La urgencia de los conflictos bélicos en todo el mundo sacude el audiovisual en su conjunto, creando nuevas formas de acercarnos al horror en su estado más primigenio, sin disertaciones teóricas que lo afronten, en bruto. El caso omiso que la televisión ofrece de algunos de estos combates armados, entre los que se encuentra el sitio de Homs en Siria, provoca la necesidad imperiosa de que un nuevo cine salga al rescate y construya las imágenes de la contienda. Un nuevo cine repleto de contradicciones, el cine de la violencia, el cine de las víctimas, como indica el propio Ossama Mohammed en la voz en off que acompasa las toneladas de imágenes de distinto material y procedencia que componen Silvered Water: Syria Self Portrait.
Su frágil aspecto formal contrasta con la brutalidad presente en sus imágenes, no rechazando mostrar cuerpos cubiertos de sangre, mutilados o inertes.
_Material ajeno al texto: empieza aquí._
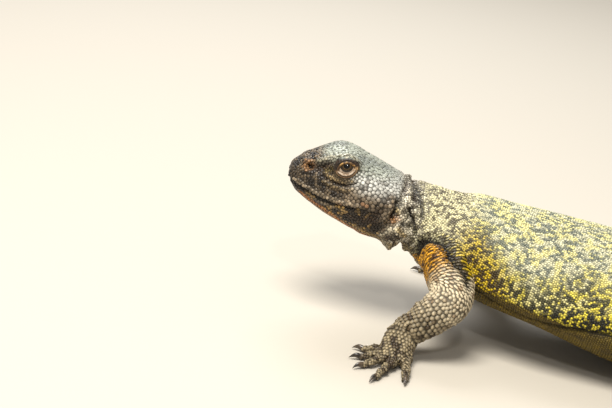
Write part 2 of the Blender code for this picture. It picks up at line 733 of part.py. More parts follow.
def make_limb(lengths, digits, names, side, clearance, paint):
    """Upper limb, lower limb and hand or foot, with a claw for each digit."""
    lines = [np.array([(*p, wide, high) for p, wide, high in length]) for length in lengths]
    nodes = [limb_loft(f"{name}_{side}", line, paint) for name, line in zip(names, lines)]
    boolean(nodes[0], loft("torso clearance", clearance, paint), "DIFFERENCE")
    for near, far in ((0, 1), (1, 2)):
        joint = Vector(lines[far][0, :3])
        before = (joint - Vector(lines[near][-2, :3])).normalized()
        after = (Vector(lines[far][1, :3]) - joint).normalized()
        way = (before + after).normalized()
        trim(nodes[near], joint, way)
        trim(nodes[far], joint, -way)

    palm = nodes[2]
    centre, along = limb_ring(lines[2], len(lines[2]) - PALM_MIDDLE)[:2]
    ahead = Vector((along.x, along.y, 0)).normalized()
    # The inner digit lies towards the head on both sides of the body.
    outer = Vector((ahead.y, -ahead.x, 0)) * (-1 if side == "left" else 1)
    pieces = []
    for n, (angle, length) in enumerate(digits):
        knuckle = centre + outer * DIGIT_ROOTS[n] - ahead * DIGIT_SETBACK[n]
        reach = length + DIGIT_SETBACK[n] / 2 + DIGIT_INSIDE
        pieces.append(digit_loft(knuckle, angle, reach, paint))
        claw_loft(f"claw_{names[2]}_{side}_{n + 1}", knuckle, angle, reach)
    fuse(palm, pieces)
    cut_at_floor(palm)


def centre_on_origin():
    """Moves the whole animal so that the middle of its footprint is the origin."""
    nodes = [obj for obj in bpy.data.objects if obj.type == "MESH"]
    corners = np.array([v.co for obj in nodes for v in obj.data.vertices])
    middle = (corners.min(0) + corners.max(0)) / 2
    shift = Matrix.Translation((-middle[0], -middle[1], 0))
    for obj in nodes:
        obj.data.transform(shift)


def main():
    clear_scene()
    matrix = head_matrix()
    line = body_line(matrix)
    torso_length("neck", line, NECK_START, NECK_END)
    make_head(matrix)
    torso_length("chest", line, NECK_END, CHEST_END)
    cut_at_floor(torso_length("belly", line, CHEST_END, BELLY_END))
    cut_at_floor(torso_length("pelvis", line, BELLY_END, PELVIS_END))
    make_tail(line)

    clear = torso_rings(line, NECK_START, NECK_END, GAP) + torso_rings(line, NECK_END, PELVIS_END, GAP)[1:]
    arm = ("upper_arm", "forearm", "hand")
    leg = ("thigh", "shank", "foot")
    make_limb(ARM_LEFT, HAND_LEFT_DIGITS, arm, "left", clear, "limb skin")
    make_limb(ARM_RIGHT, HAND_RIGHT_DIGITS, arm, "right", clear, "limb skin")
    make_limb(LEG_LEFT, FOOT_LEFT_DIGITS, leg, "left", clear, "limb skin")
    make_limb(LEG_RIGHT, FOOT_RIGHT_DIGITS, leg, "right", clear, "limb skin")
    centre_on_origin()


main()
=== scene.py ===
"""Looks of a spiny-tailed agama lizard: one skin with its scales, lids, eyes, claws and spines.

Sizes are millimetres in the animal's own frame: it faces -X, its left side faces -Y and the
floor is z = 0. The outlines repeat those of the solids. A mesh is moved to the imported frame,
in metres, when it is made.
"""

from math import cos, pi, radians, sin, tau

import bpy
import numpy as np
from mathutils import Matrix, Vector
from mathutils.bvhtree import BVHTree
from mathutils.kdtree import KDTree


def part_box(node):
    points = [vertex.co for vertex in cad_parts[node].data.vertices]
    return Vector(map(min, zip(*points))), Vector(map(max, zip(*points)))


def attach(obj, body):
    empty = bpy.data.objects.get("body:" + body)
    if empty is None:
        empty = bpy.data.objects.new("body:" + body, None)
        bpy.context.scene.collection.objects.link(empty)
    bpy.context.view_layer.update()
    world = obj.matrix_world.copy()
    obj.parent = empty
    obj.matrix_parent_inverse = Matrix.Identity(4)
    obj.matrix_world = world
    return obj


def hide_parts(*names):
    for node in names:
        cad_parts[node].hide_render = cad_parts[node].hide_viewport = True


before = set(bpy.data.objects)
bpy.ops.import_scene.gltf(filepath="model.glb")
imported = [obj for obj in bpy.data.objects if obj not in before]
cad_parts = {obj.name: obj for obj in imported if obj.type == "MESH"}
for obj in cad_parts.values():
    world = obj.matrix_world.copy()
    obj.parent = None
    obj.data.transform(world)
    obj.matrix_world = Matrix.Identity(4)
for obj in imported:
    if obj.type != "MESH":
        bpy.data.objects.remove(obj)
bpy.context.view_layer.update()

MM = 0.001
UP = Vector((0, 0, 1))
UPWARD = np.array(UP)

# Camera and light
CAMERA_TARGET = (-42.26, -15.44, 36.51)
CAMERA_AZIMUTH = radians(12.57)
CAMERA_ELEVATION = radians(17.78)
CAMERA_ROLL = radians(7.56)
CAMERA_DISTANCE = 561.6
CAMERA_LENS = 100.0

# Head, in its own frame: u runs back from the snout tip, v to the animal's right, w up from
# the line of the mouth.
HEAD_LENGTH = 42.0
NAPE = Vector((-9.5, -1.2, 37.5))
HEAD_PITCH = radians(9)
HEAD_YAW = radians(13)
HEAD_ROLL = radians(-2)
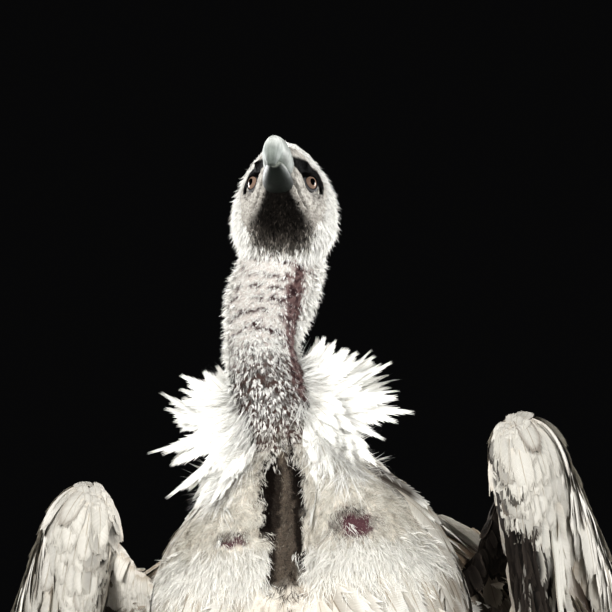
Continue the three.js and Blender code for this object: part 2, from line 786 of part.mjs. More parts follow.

Decisiones convulsas que por su condición ensayística trascienden el grito de ayuda, dan fe de su existencia, la de una supervivencia en Siria (más concretamente en Homs) filmada por cientos de personas que conviven a diario con el horror y lo filman porque no hay nada más que filmar. Dedicada especialmente en sus últimos minutos al seguimiento de los niños que aprenden a sobrevivir entre francotiradores y escuelas improvisadas, surge la presencia de la profesora Wiam Simav, que en esta correspondencia fílmica expone su cámara y su vida misma, retomando la idea del cine como un campo de batalla. Este mismo año, la todavía más contradictoria Return to Homs documentaba desde el punto de vista de una guerrilla de los rebeldes un conflicto que no parecía tener final. Los títulos de crédito de Silvered Water: Syria Self Portrait constatan el fin del sitio, quien sabe si el principio de un nuevo cine alejado de la violencia.